Jacques, who operates Metro L. Dufresne et fils to this day, has since modernized the store and positioned it to fill the needs of both the local clientele, who watch prices closely, and the wealthier tourist clientele, who are more demanding about quality and selection. Metro Dufresne has merited the several prizes it has received for a store in its class and Jacques willingly gives back to the community in cash and other donations.

Everything in bulk


Just like all grocers operating a century ago, the Schnurrs and Dufresnes were independent. Chains had not yet arrived in the country. And to remain independent for all those years is a testament to tenacity, goodwill and great retailing. Of course, for early grocers and shoppers alike, daily life was hard.

In the period around 1880 to 1910, there were hundreds of independent grocers in Canada, each one serving either a neighbourhood population in a town or city, or serving the entire community in a rural village or town. Grocers got their butter, milk, produce and bacon from local farmers and purchased canned, boxed and bulk groceries from wholesalers in the city who, in turn, got their supplies from warehouses on the docks of Montreal or Halifax or by horse and cart (later delivery trucks) from even bigger cities and from the U.S.

Peaches



Those early independents were pretty much all the same. Upon entering the store, the customer was faced with large wooden counters on each side, with a clerk standing behind. Behind the clerk were walls of shelves carrying tinned and packaged goods from the large, commercial food manufacturers. There was often a wheel of cheese on the counter and at the back of the store were large ice boxes to keep perishables.

Hidden behind the counters were dozens of bins containing things like flour, sugar, biscuits, crackers, chocolate, tea, coffee, nuts, candies and other bulk items. The customer would ask the clerk for, say, a pound of sugar, or perhaps 50 saltine crackers, and the clerk would carefully measure it out and wrap it in brown paper, neatly tying the package with string cut from a big ball of twine hanging over the counter.

In the early days there was no electricity, only oil lamps. So grocers usually carried lamp oil. The doors to the store, particularly screen doors, were often attached to a string slung through a pulley on the ceiling with a weight attached that pulled the door shut after each customer entered. In summer months it was common to find fly paper strips hanging from the ceiling particularly near the store windows.

For the Schnurrs in Linwood, stock was delivered by horse and cart from the nearby town of St. Jacobs and sometimes Waterloo. With the arrival of delivery vans store stock could come from much further away.

At L. Dufresne, having been founded some years later, it was easier to get stock from Montreal, either by delivery truck or even by the train, which stopped practically next to the store. In the late 1800s, Montreal was seen as a key city for grocery and sundry supplies. Schnurr’s and several other Canadian grocers at the time called themselves a “Montreal House,” which suggested they carried “the largest, cheapest and best-selected stock” in the area.
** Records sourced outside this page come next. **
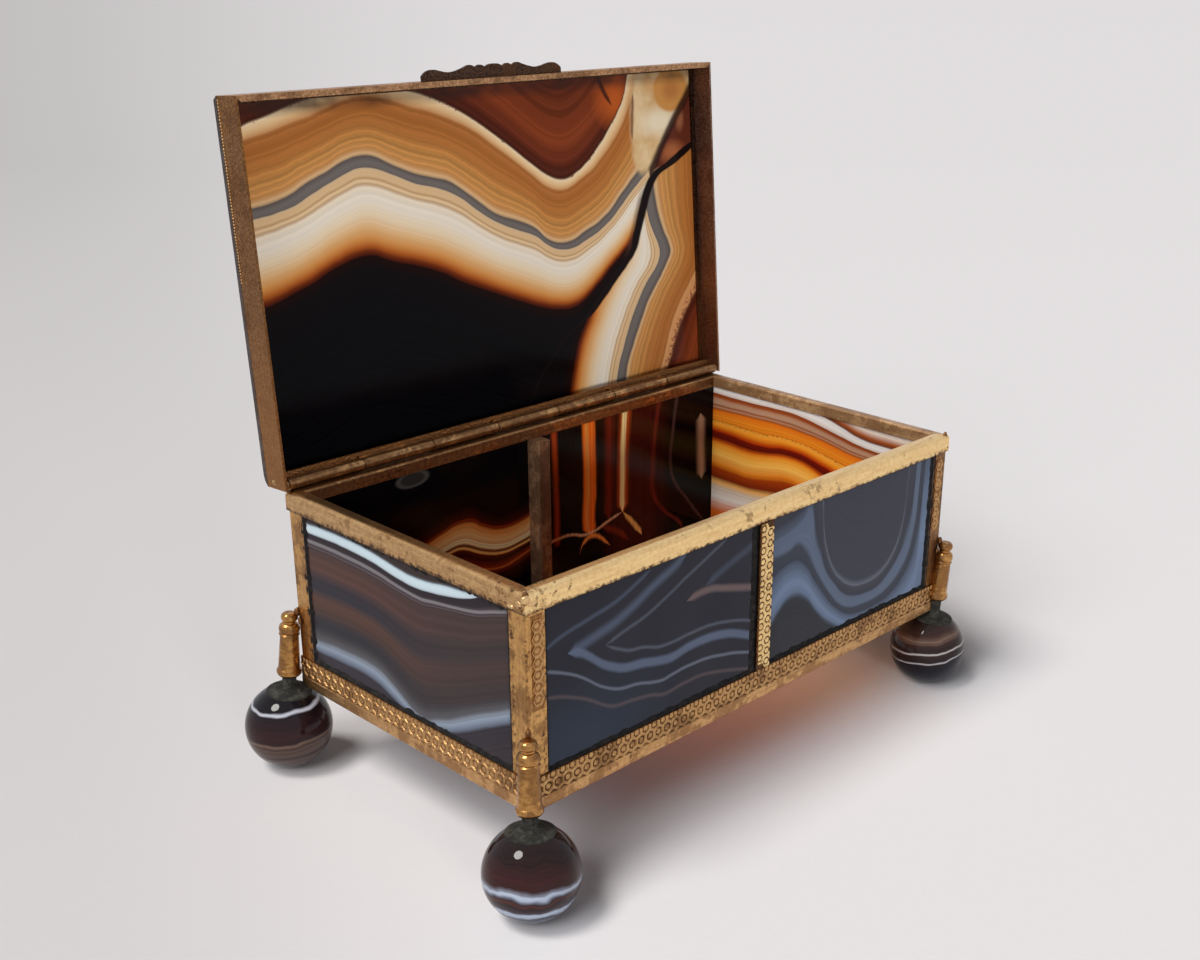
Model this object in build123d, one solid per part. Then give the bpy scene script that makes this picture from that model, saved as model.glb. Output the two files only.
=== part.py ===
from build123d import *
import os
from math import cos, pi, radians, sin

os.makedirs("parts", exist_ok=True)

# Agate casket in a gilt brass frame, on four turned colonettes with agate ball feet.
# Millimetres, +Z up, the front faces -Y. The origin is on the table under the middle of the box.

# Body
BOX_LENGTH = 120.0
BOX_DEPTH = 68.4
RIM_TOP = 58.4
BODY_BOTTOM = 17.2
SHEET = 0.35

# Rim channel, folded over the upper edge of the stone walls
RIM_WIDTH = 2.8
RIM_OUTER_LEG = 3.8
RIM_INNER_LEG = 2.6
RIM_OUTER_ROUND = 1.1
RIM_INNER_ROUND = 0.5

# Bottom rail with its moulded edge and the stamped gallery strip above it
MOULDING_HEIGHT = 2.5
GALLERY_HEIGHT = 4.2
MOULDING_INSET = 0.1
GALLERY_INSET = 0.15
LEDGE_REACH = 4.2
LEDGE_THICK = 0.5

# Corner posts
POST_LEG = 4.2

# Stone
STONE_THICK = 1.7
STONE_BEVEL = 0.3
FLOOR_THICK = 2.2
PUTTY_SHOWS = 0.55

# Mullions in the middle of the long walls
MULLION_STRIP_WIDTH = 4.0
MULLION_STRIP_THICK = 0.35
MULLION_STRIP_PROUD = 0.2
MULLION_STRIP_LIFT = 0.3
MULLION_STRIP_ROUND = 0.9
MULLION_NECK_WIDTH = 2.6
MULLION_WEB = 1.2
MULLION_BAR_WIDTH = 3.4
MULLION_BAR_DEPTH = 3.6

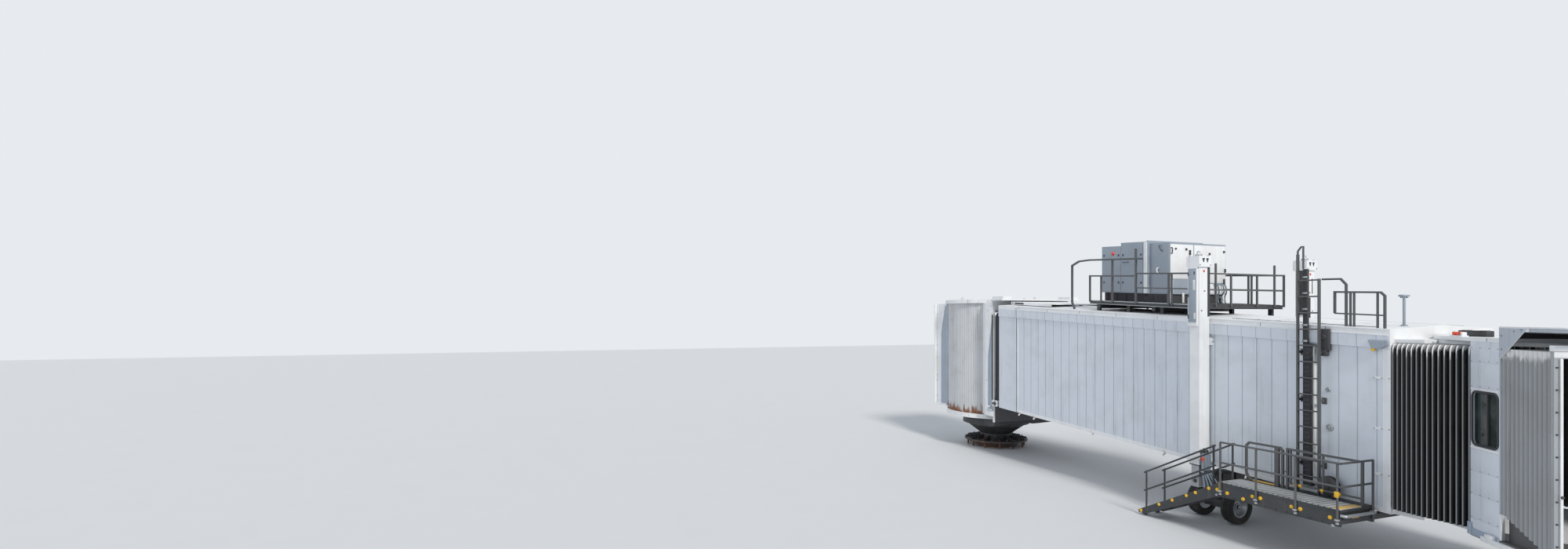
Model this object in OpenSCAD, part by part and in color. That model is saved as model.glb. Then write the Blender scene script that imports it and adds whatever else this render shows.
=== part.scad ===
// Two-tunnel apron-drive jet bridge, parked low and fully drawn in.
// Millimetres. Origin: centre of the pedestal's foot on the ground.
// +X runs along the tunnel from the rotunda to the cab, -Y is the side with the service deck, +Z is up.

/* [Tunnel] */
// Outside width of the outer tunnel
tunnel_w = 3000; // [2700:10:3300]
// Outside height of the outer tunnel, measured plumb
tunnel_h = 3000; // [2850:10:3200]
// Fall of floor and roof towards the cab, in degrees
slope = 3; // [1:0.25:4]
// Where the tunnel starts beside the portal
tunnel_x0 = 2120; // [2080:5:2140]
// Height of the tunnel's underside where it starts
tunnel_z0 = 1590; // [1570:5:1610]
// Where the outer tunnel starts
outer_x0 = 2960; // [2950:5:3200]
// Where the outer tunnel ends in its plumb end frame
outer_x1 = 12620; // [12560:10:12680]
// Where the inner tunnel ends inside the outer one
inner_x1 = 11500; // [10500:10:11800]
// Thickness of the outer tunnel's walls
wall_t = 60; // [40:5:80]
// Thickness of the outer tunnel's floor
floor_t = 90; // [70:5:120]
// Thickness of the outer tunnel's roof
roof_t = 60; // [40:5:80]
// Running gap between inner and outer tunnel
tunnel_gap = 40; // [20:5:60]
// Thickness of the inner tunnel's walls and roof
inner_t = 50; // [30:5:70]
// Thickness of the inner tunnel's floor
inner_floor_t = 80; // [60:5:100]
// Pitch of the upright grooves between wall panels
rib_pitch = 305; // [200:5:450]
// Width of a groove between wall panels
groove_w = 22; // [8:1:40]
// Depth of a groove between wall panels
groove_d = 12; // [4:1:20]
// How far the roof's edge trim stands out over the walls
trim_out = 25; // [10:1:40]
// How far the roof's edge trim hangs down over the walls
trim_h = 110; // [40:5:160]
// Height of the roof's edge over the wall's top line
edge_h = 170; // [60:5:220]
// Height of the roof's ridge over the wall's top line
ridge_h = 240; // [80:5:320]

/* [Rotunda] */
// Radius of the slatted curtains
drum_r = 1600; // [1560:5:1640]
// Thickness of a curtain slat
slat_t = 22; // [12:1:30]
// Slats in each curtain
slat_count = 22; // [12:1:30]
// Angle from the tunnel's line at which the curtains end beside the portal
curtain_edge = 52; // [48:1:58]
// Angle from the corridor's line at which the curtains end
corridor_edge = 61; // [58:1:66]
// Height of the rotunda's walking floor
floor_z = 1780; // [1760:5:1795]
// Underside of the rim that carries the curtains
rim_z = 1080; // [1060:5:1100]
// Height of the rim under the curtains
rim_h = 140; // [100:5:160]
// Underside of the rotunda's roof
roof_z = 4850; // [4820:5:4880]
// Thickness of the rotunda's roof at its rim
roof_rim_h = 120; // [100:5:160]
// Rise of the rotunda's roof from its rim to its middle
roof_rise = 70; // [20:5:120]
// How far the roof's rim stands out past the curtains
roof_over = 100; // [60:5:104]
// Where the corridor frame meets the building
corridor_x = -1400; // [-1460:10:-1340]
// Clear width between the corridor frame's cheeks
passage_w = 2800; // [2700:10:2820]

/* [Pedestal] */
// Radius of the pedestal's foot plate
foot_r = 1040; // [1000:10:1080]
// Thickness of the pedestal's foot plate
foot_t = 55; // [40:5:80]
// Height of the grout pad and the levelling feet under the foot plate
pad_h = 190; // [150:5:220]
// Radius of the grout pad
pad_r = 700; // [600:10:760]
// Radius of the bolt circle in the foot
bolt_circle_r = 930; // [880:5:960]
// Number of anchor bolt holes
bolt_count = 12; // [8:1:16]
// Radius of an anchor bolt hole
bolt_hole_r = 18; // [12:1:24]
// Radius of the pedestal's column
column_r = 520; // [460:10:560]
// Top of the pedestal's cone
cone_z = 780; // [760:5:800]
// Radius of the cone's top rim
cone_r = 950; // [900:10:1000]
// Radius of the fixed spindle that the turntable turns on
spindle_r = 600; // [500:10:640]

/* [Portal] */
// Face of the portal on the tunnel's side
portal_x = 1790; // [1785:5:1800]
// Thickness of the portal's side cheeks
cheek_t = 70; // [50:5:90]
// Where the flat part of a cheek starts
jamb_x = 1430; // [1400:10:1500]
// Foot of the cheeks
jamb_z = 1270; // [1240:5:1290]
// Gap between turntable and spindle, and under the rim
turn_gap = 6; // [5:1:10]
// Height of the pitch pins
pitch_z = 1690; // [1680:5:1700]
// Where the pitch pins lie along the tunnel
pitch_x = 1900; // [1890:5:1910]
// Radius of a pitch pin
pitch_pin_r = 45; // [30:1:60]

/* [Wheel carriage] */
// Where the lift columns stand along the tunnel
lift_x = 9150; // [8900:10:9300]
// Size of a lift column along the tunnel
column_a = 230; // [200:5:280]
// Size of a lift column across the tunnel
column_b = 300; // [260:5:340]
// Wall of a lift column
column_wall = 15; // [10:1:20]
// Top of the lift columns
column_top = 5720; // [5400:10:5900]
// Running gap between lift column and leg
leg_gap = 10; // [6:1:15]
// Underside of the carriage beam
beam_z = 760; // [750:5:780]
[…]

The coming of electricity made it possible for independents to install freezers and refrigerated coolers, making it much easier to store perishables rather than depending on the ice man delivering large blocks of ice.

Don and Julie


DON AND JULIE Schnurr’s grocery store outside of Waterloo, Ont. dates back to the 1850s

Going back to local


Early Canadian Grocer magazines pro-filed many family-owned independent grocers from across the country, even after the  first chains appeared. That was in 1919 when Milton Cork and T. P. Loblaw founded Loblaws in Toronto. That was quickly followed by A&P, which founded its Canadian chain in 1927. Chains themselves did not have any major effect on independents, except those located extremely close by. The chains, by buying in quantity, usually had cheaper prices, but chains did not expand quickly to smaller towns, which remained a bastion for independents.

It was the arrival of the self-serve supermarket, in the late 1920s, that impacted independents the most. It became hard to compete with a nearby supermarket when the customer could push a buggy around the larger store and select what she wanted from the shelves and bins as opposed to waiting for a clerk to fill her order. Supermarkets were also much larger and stocked many more items than could the independents. Those independents that could not expand into supermarkets faced closure.

Thus many independents disappeared. It was only when franchise voluntary groups (primarily IGA, and later Metro) came to Canada in the 1950s that independents could combine their buying power from a single wholesaler to make them price-competitive with the growing power of the corporate chains. And for more than 30 years the voluntary group model built independents into a strong force.

The Dufresnes joined Metro in 1963. Schnurr’s remained decidedly independent, which was rare well into the late 1990s, although it’s becoming more common today now that franchise groups have turned more into pseudo-corporate entities. Throughout the years the Schnurrs bought their stock from any number of places, including National Grocers, Sterling Bros, Snider Flour Milling, Millbank Cheese & Butter, Balfours Ltd. and Maple Leaf Milling Co.

In recent days Schnurrs’ wholesaler has been Lumsden Brothers, but Don and Julie Schnurr also support local growers of tomatoes, fruit, eggs, honey, maple syrup and meat. That fits directly into today’s interest in buying local. It may seem curious, but it was 150 years ago that John Schnurr accepted hides and produce from local farmers in trade or consignment for groceries. It seems to prove the adage: the more things change, the more they stay the same.

And for the Dufresnes and Schnurrs it’s business as usual. With 100 years or more of history behind each of them, it seems natural that it will be business as usual for years to come.